Experimenting SIFT parameters

The generic pattern observed on tuning different SIFT parameters are:
(Note: These observations are made for Notre Dame image)

1) Increasing the feature width, from 16 to 32 increases the accuracy from 95% to 99%. This is because instead of a previous 16x16 window getting divided into a 16 4x4 window, we now have 32 x 32 window divided into 16 8 x 8 windows. Thus we have a greater number of neighbors contributing to the histogram and hence we see an improvement in accuracy.
2) Reducing the number of subgrids, reduces the accuracy. When I changed the sub grid division from 16 sqaures of 4 x 4 to 4 sqaures of 8 x 8 the accuracy dropped from 95% to 90%. Whereas when I changed the number of sub grids to 64 sqaures of 2 x 2, the accuracy increased from 95% to 96%.
3) Increasing the number of orientations from 8 to 12 increases the accuracy from 95% to 97% whereas the accuracy dropped to 93% when the number of bins or orientations in histogram were reduced to 2.
4) When I changed the normalization from L 2 norm to L infinity the accuracy dropped from 95% to 92%. The accuracy remained the same for both L 1 and L 2 norm.

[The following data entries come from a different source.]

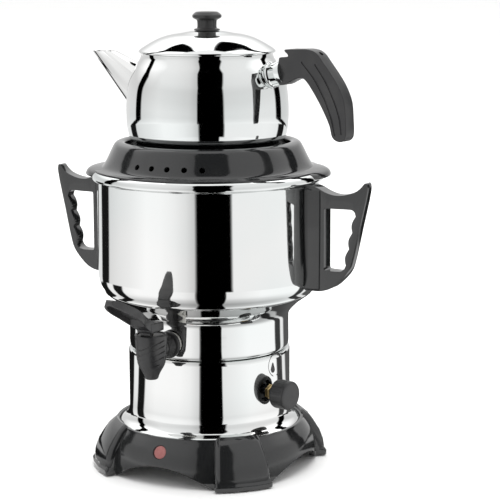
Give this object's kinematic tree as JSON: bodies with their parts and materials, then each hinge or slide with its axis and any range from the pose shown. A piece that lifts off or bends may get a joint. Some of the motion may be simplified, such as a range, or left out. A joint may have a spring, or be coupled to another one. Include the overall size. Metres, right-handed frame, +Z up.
{
  "type": "samovar",
  "caption": "Electric tabletop samovar: steel water boiler on a black footed base, lever tap, side handles, thermostat knob, and a lidded steel teapot seated in a ring on top",
  "frame": {"origin": "On the table, under the centre of the whole part's box seen from above", "axes": "+Z up; the tap points along -Y; the side handles lie along X, and the teapot's spout points to -X"},
  "size_m": [0.3428, 0.2996, 0.4446],
  "materials": {
    "polished_steel": "mirror polished",
    "plain_steel": "plain",
    "brass": "plain",
    "gloss_black": "glossy",
    "satin_black": "satin",
    "rubber": "matt",
    "white_rubber": "matt",
    "red_lens": "glossy",
    "wire_brown": "satin",
    "wire_blue": "satin"
  },
  "bodies": {
    "base": {"base_skirt": "gloss_black", "lamp_lens": "red_lens", "lamp_body": "white_rubber", "foot_pad_1": "rubber", "foot_pad_2": "rubber", "foot_pad_3": "rubber", "foot_pad_4": "rubber", "bottom_cover": "gloss_black", "cover_screw_1": "plain_steel", "cover_screw_2": "plain_steel", "cover_screw_3": "plain_steel", "cover_screw_4": "plain_steel", "base_plate": "plain_steel", "tie_rod_1": "plain_steel", "tie_rod_2": "plain_steel", "tie_nut_1": "plain_steel", "tie_nut_2": "plain_steel", "lower_shell": "polished_steel", "boiler": "polished_steel", "handle_left": "gloss_black", "handle_right": "gloss_black", "handle_screw_1": "plain_steel", "handle_screw_2": "plain_steel", "handle_screw_3": "plain_steel", "handle_screw_4": "plain_steel", "tap_body": "satin_black", "tap_gasket": "white_rubber", "tap_nut": "brass", "tap_bonnet": "satin_black", "lever_pin": "plain_steel", "heater_head": "brass", "heater_gasket": "white_rubber", "heater_nut": "brass", "heater_element": "plain_steel", "thermostat_body": "white_rubber", "thermostat_nut": "brass", "sensor_capillary": "brass", "power_inlet": "satin_black", "inlet_pin_1": "brass", "inlet_pin_2": "brass", "inlet_pin_3": "brass", "wire_line": "wire_brown", "wire_neutral": "wire_blue", "wire_heater": "wire_brown", "wire_lamp": "wire_blue"},
    "ring": {"vent_ring": "gloss_black"},
    "teapot": {"teapot_body": "polished_steel", "teapot_spout": "polished_steel", "teapot_ferrule": "polished_steel", "teapot_handle": "satin_black", "teapot_handle_screw": "plain_steel"},
    "lid": {"teapot_lid": "polished_steel", "lid_knob": "satin_black", "lid_screw": "plain_steel"},
    "lever": {"tap_lever": "satin_black"},
    "valve": {"valve_stem": "plain_steel", "valve_seal": "white_rubber", "valve_spring": "plain_steel"},
    "knob": {"thermostat_knob": "satin_black", "thermostat_shaft": "plain_steel"}
  },
  "joints": [
    {"name": "ring_lift", "type": "slide", "parent": "base", "child": "ring", "axis": [0, 0, 1], "range_m": [0, 0.05]},
    {"name": "teapot_lift", "type": "slide", "parent": "ring", "child": "teapot", "axis": [0, 0, 1], "range_m": [0, 0.05]},
    {"name": "lid_lift", "type": "slide", "parent": "teapot", "child": "lid", "axis": [0, 0, 1], "range_m": [0, 0.04]},
    {"name": "lever_press", "type": "hinge", "parent": "base", "child": "lever", "pos_m": [0, -0.0848, 0.157], "axis": [1, 0, 0], "range_deg": [0, 20], "stiffness_Nm_per_rad": 0.3, "springref_deg": -20.05},
    {"name": "valve_lift", "type": "slide", "parent": "base", "child": "valve", "axis": [0, 0, 1], "range_m": [0, 0.0028], "deforming": ["valve_spring"]},
    {"name": "knob_turn", "type": "hinge", "parent": "base", "child": "knob", "pos_m": [0.07892, 0.01798, 0.082], "axis": [0.9744, -0.225, 0], "range_deg": [0, 270]}
  ],
  "couplings": [
    {"joint": "valve_lift", "follows": "lever_press", "m_per_rad": 0.00784}
  ]
}
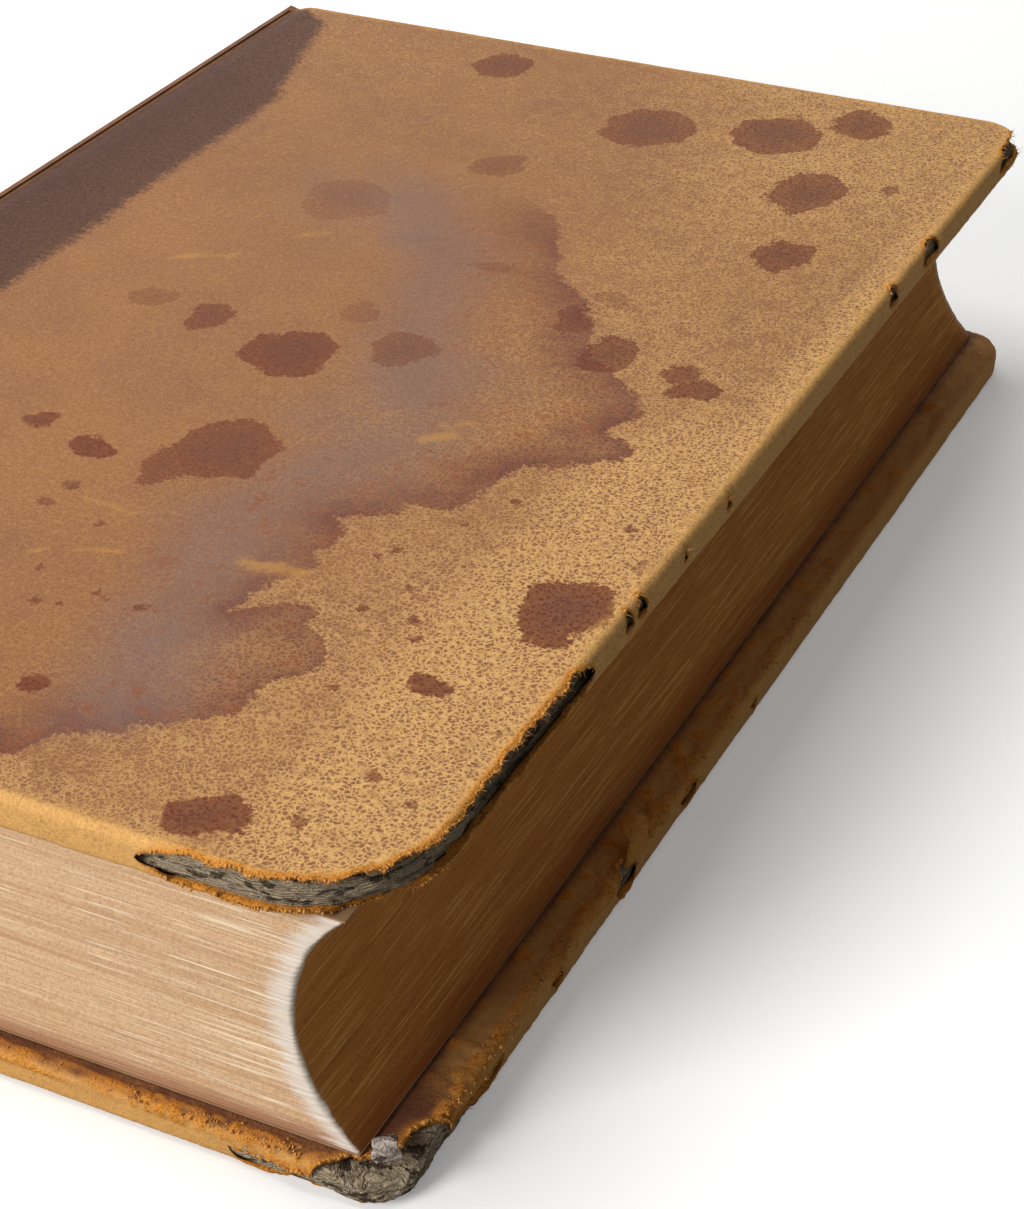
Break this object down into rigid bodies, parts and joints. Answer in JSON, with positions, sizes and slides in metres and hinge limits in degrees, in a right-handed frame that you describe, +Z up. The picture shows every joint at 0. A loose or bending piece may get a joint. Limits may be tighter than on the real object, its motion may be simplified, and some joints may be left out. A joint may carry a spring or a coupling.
{
  "type": "antique leather book",
  "caption": "Thick old book bound in stained, worn calfskin over pulp boards, with a rounded spine, raised bands and hinged covers.",
  "frame": {"origin": "on the ground, at the middle of the closed book's bounding box", "axes": "+Z up through the closed book from back cover to front cover, +Y from tail to head, +X from spine to fore edge"},
  "size_m": [0.1618, 0.24, 0.0472],
  "materials": {
    "calfskin": "worn satin",
    "spine_calfskin": "worn satin",
    "pulp_board": "rough, frayed",
    "page_paper": "matte, browned cut edges",
    "endpaper": "matte, toned",
    "lining_paper": "matte",
    "hemp_cord": "matte twisted fibre",
    "headband_thread": "matte wound thread"
  },
  "bodies": {
    "back_cover": {"back_board": "pulp_board", "back_cover_leather": "calfskin", "back_pastedown": "endpaper"},
    "text_block": {"text_block": "page_paper", "back_flyleaf": "endpaper", "front_flyleaf": "endpaper", "spine_leather": "spine_calfskin", "headband_tail": "headband_thread", "headband_head": "headband_thread", "sewing_cord_1": "hemp_cord", "sewing_cord_2": "hemp_cord", "sewing_cord_3": "hemp_cord", "sewing_cord_4": "hemp_cord", "sewing_cord_5": "hemp_cord", "spine_lining_1": "lining_paper", "spine_lining_2": "lining_paper", "spine_lining_3": "lining_paper", "spine_lining_4": "lining_paper", "spine_lining_5": "lining_paper", "spine_lining_6": "lining_paper"},
    "front_cover": {"front_board": "pulp_board", "front_cover_leather": "calfskin", "front_pastedown": "endpaper"}
  },
  "joints": [
    {"name": "back_hinge", "type": "hinge", "parent": "back_cover", "child": "text_block", "pos_m": [-0.06865, 0, 0], "axis": [0, -1, 0], "range_deg": [0, 90]},
    {"name": "front_hinge", "type": "hinge", "parent": "text_block", "child": "front_cover", "pos_m": [-0.06865, 0, 0.0472], "axis": [0, -1, 0], "range_deg": [0, 180]}
  ]
}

knnsearch() implementation

This function finds nearest neighbors to a given point in first feature assigns a confidence based on the ratio computation as shown in the snippet below. The following is an implementation using the knnsearch() function:


num_features = size(features1, 1);
matches = zeros(num_features, 2);
matches(:, 1) = 1:num_features;
[dist_index, dist] = knnsearch(features2, features1, 'k', 2, 'NSMethod', 'kdtree');
matches(:, 2) = dist_index(:, 1);
confidences = dist(:, 1) ./ dist(:, 2);
	

The time taken for the match_features() function to implement, with and without knnsearch:
with knnsearch: 8.312 sec
bruteforce : 56.327 sec
(Note : Brute force can be optimized slightly by using vectorization instead of iterating using a for loop)

pca() implementation

For PCA implementation, I used all the images provided in the extra_images folder. Reading every image and processing it in a similar fashion as given in proj2.m, I then get the interest_points for each image. Using these interest points I further compute the feature vector and then I randomly choose 1500 rows for every image and create an array with feature vectors for all the images. I then run a PCA on this matrix with a num_of_components = 16, 32 or 64 and then save the resulting coeff and mean matrices. Then I import these matrices into match_features() function, subtract the mean matrix from every row of features1 and features2 in this method and then later multiply both the features with coeff function before doing further computations in the function. The code snippet below is for the PCA implementation.


[m, n] = size(filenames);
num_points = 1500;
combined_image_features = zeros(m * num_points,128);
k = 1;

for i = 1:m
    image1 = imread(strcat('../data/Images/',filenames(i).name));
    %PreProcessing according to proj2.m
    image1 = single(image1)/255;
    scale_factor = 0.5; 
    image1 = imresize(image1, scale_factor, 'bilinear');
    image1_bw = rgb2gray(image1);
    feature_width = 16;
    [x1, y1] = get_interest_points(image1_bw, feature_width);
    [image1_features] = get_features(image1_bw, x1, y1, feature_width);
    [dim1, dim2] = size(image1_features);
    combined_image_features(k : k + num_points - 1,:) = image1_features(randi(dim1,1,num_points),:);
    disp(i)
end

[coeff,score,latent,tsquared,explained,mu] = pca(combined_image_features,'NumComponents',16);

save('PCA_metrics.mat','coeff','explained','mu');

%%This is from match_features.m
load PCA_metrics.mat coeff mu;

features1_mean = bsxfun(@minus,features1,mu); 
features2_mean = bsxfun(@minus,features2,mu);

features1 = features1_mean * coeff;
features2 = features2_mean * coeff;
	

The time taken for the match_features() function to implement, with and without PCA (this is the 'tic toc' time for the call made to match_features function ):
with PCA (16 components) : 1.386 sec accuracy : 88%
with PCA (32 components) : 2.797 sec accuracy : 90%
with PCA (64 components) : 4.892 sec accuracy : 95%
without PCA (size 128) : 7.985 sec accuracy : 95%
So PCA implementation does reduce the computation time at the expense of accuracy.